In the ice cream scenario, how do we discover if there's a food quality or safety issue caused by improper temperature storage during shipment? We need to track the responsible party and the temperature and keep a log of changes.

Why not use a centralized database?

We could use a centralized database that all participants use to track shipments. In many scenarios, a centralized database is the right solution. Suppose we have a centralized database that stores details about the shipment and who's currently responsible. In our scenario, we could have the farmer, shipper, factory, and retailer use the same centralized database.

A farm, factory, shipper, and a shop use a single centralized database.
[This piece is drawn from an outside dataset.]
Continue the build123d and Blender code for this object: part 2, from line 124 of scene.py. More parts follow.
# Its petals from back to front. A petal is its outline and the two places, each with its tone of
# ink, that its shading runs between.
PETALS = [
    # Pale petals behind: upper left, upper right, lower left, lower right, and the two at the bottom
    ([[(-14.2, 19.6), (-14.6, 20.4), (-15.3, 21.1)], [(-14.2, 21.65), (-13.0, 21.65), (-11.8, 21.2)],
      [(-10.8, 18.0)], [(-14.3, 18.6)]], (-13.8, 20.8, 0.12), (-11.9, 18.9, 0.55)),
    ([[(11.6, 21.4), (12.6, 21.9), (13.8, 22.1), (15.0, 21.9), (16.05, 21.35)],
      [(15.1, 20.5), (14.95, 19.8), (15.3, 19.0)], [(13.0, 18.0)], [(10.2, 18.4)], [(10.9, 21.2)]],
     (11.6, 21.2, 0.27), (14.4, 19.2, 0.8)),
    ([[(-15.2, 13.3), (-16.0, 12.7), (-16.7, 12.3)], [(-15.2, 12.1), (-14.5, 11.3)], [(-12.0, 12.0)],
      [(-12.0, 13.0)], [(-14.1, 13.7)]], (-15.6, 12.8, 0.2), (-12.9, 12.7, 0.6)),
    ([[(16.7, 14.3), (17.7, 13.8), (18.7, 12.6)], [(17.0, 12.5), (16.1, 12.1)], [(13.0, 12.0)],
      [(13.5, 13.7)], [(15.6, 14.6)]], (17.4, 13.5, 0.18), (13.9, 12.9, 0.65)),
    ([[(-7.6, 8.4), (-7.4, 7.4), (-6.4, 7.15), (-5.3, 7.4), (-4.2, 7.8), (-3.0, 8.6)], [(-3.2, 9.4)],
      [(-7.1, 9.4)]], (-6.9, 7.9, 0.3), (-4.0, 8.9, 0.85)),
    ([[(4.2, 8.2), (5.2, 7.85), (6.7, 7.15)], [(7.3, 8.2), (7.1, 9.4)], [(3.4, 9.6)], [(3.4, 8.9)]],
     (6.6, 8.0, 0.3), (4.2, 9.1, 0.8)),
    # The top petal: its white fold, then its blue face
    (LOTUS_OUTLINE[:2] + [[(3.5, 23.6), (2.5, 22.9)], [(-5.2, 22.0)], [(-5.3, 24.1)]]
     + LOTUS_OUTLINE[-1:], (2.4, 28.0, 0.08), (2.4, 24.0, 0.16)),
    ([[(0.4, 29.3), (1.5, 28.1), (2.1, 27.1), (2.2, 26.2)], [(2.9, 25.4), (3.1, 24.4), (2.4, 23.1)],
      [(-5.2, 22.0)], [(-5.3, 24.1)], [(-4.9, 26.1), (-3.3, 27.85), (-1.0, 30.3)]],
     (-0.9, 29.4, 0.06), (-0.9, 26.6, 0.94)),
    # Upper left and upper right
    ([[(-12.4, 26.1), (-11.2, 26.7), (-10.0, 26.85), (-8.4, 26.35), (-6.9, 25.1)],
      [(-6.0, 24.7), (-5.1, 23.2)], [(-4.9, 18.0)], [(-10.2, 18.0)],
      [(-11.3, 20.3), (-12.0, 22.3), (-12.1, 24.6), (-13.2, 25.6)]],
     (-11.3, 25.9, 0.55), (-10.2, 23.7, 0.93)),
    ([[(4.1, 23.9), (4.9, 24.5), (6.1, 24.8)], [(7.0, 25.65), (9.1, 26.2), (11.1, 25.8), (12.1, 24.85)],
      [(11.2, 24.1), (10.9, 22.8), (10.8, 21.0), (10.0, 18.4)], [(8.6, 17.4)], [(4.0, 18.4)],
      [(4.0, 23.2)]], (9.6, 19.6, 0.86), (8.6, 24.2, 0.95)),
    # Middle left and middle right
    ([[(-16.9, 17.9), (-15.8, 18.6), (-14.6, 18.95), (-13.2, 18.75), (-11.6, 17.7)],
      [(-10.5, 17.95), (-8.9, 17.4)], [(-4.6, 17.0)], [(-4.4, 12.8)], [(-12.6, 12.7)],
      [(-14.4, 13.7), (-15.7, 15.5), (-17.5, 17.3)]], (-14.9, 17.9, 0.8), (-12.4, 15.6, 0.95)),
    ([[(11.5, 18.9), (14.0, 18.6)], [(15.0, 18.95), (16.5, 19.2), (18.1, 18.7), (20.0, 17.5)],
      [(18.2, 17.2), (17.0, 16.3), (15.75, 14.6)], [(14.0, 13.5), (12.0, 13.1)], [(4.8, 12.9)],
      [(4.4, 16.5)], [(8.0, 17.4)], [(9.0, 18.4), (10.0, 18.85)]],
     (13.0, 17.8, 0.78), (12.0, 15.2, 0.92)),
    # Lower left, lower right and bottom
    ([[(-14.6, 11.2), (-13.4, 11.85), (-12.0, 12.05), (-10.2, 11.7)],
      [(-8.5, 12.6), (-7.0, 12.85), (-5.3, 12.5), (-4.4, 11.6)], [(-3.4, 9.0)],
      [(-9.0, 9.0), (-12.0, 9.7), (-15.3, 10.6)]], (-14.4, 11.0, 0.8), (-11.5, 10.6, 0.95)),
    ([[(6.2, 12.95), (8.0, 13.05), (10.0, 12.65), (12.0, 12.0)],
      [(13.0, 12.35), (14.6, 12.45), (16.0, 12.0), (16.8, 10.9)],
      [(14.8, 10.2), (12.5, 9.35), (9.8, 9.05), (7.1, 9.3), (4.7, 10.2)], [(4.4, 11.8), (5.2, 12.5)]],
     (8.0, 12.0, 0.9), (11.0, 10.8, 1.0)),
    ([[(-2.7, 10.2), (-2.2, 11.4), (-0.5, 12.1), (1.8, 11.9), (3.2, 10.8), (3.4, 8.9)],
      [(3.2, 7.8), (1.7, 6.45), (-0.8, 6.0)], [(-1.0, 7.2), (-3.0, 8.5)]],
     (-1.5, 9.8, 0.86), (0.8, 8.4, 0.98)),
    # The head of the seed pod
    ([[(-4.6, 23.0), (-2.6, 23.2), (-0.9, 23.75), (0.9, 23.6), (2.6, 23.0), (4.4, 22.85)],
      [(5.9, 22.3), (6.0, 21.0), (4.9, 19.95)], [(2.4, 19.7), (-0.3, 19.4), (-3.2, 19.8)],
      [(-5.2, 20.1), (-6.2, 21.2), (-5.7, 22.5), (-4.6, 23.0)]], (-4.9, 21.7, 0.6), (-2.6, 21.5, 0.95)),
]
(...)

The advantage of a centralized database is that it's easy to control access and consistency. Everyone is using the same database and there's a trusted authority controlling access. Because there's only one database, all participants are using the same set of data. All participants need to trust the database is correct, and by extension they need to trust the owner of the database not to modify historical data for any reason.

What if our scenario doesn't allow for a trusted central authority? What if no one company wants to be responsible for hosting a centralized database? Perhaps the requirements for system integration with each participant system can't be met.

Distributed database

What if each participant could have their own copy of the database? A distributed database uses multiple copies of a database and changes are synchronized. In our scenario, we could have the farmer, shipper, factory, and retailer use their own distributed database.

A farm, factory, shipper, and a shop each use their own distributed database. The database changes are synchronized between copies.

The advantage of the distributed database is that each participant has a copy of the database. In most cases, it's easier to control access and integrate your systems and process in your own copy of a database. However, synchronization of changes to each database is required. Handling failures and conflicts can add complexity and data integrity issues.

Distributed ledger

Blockchain technology is referred to as a distributed ledger. Just like an accounting ledger, the distributed ledger is a history of transactions. Each transaction in the ledger affects the final state.

Blockchain networks that are distributed among participants are called a consortium network. The consortium network gives each partner visibility into every transaction that occurs on the network.

A farm, factory, shipper, and a shop each use their own distributed ledger. Transactions are sent to all nodes in the network.

Blockchain uses consensus rules to ensure data is consistent across nodes. It also uses cryptography to enable participants to trust the data. Specifically, it prevents any individual participant or minority of participants from modifying history. Since blockchain is decentralized, solutions that can use a decentralized database work best. For example, you have a requirement to support multiple companies with no central authority due to cost, control, or being a single point of failure.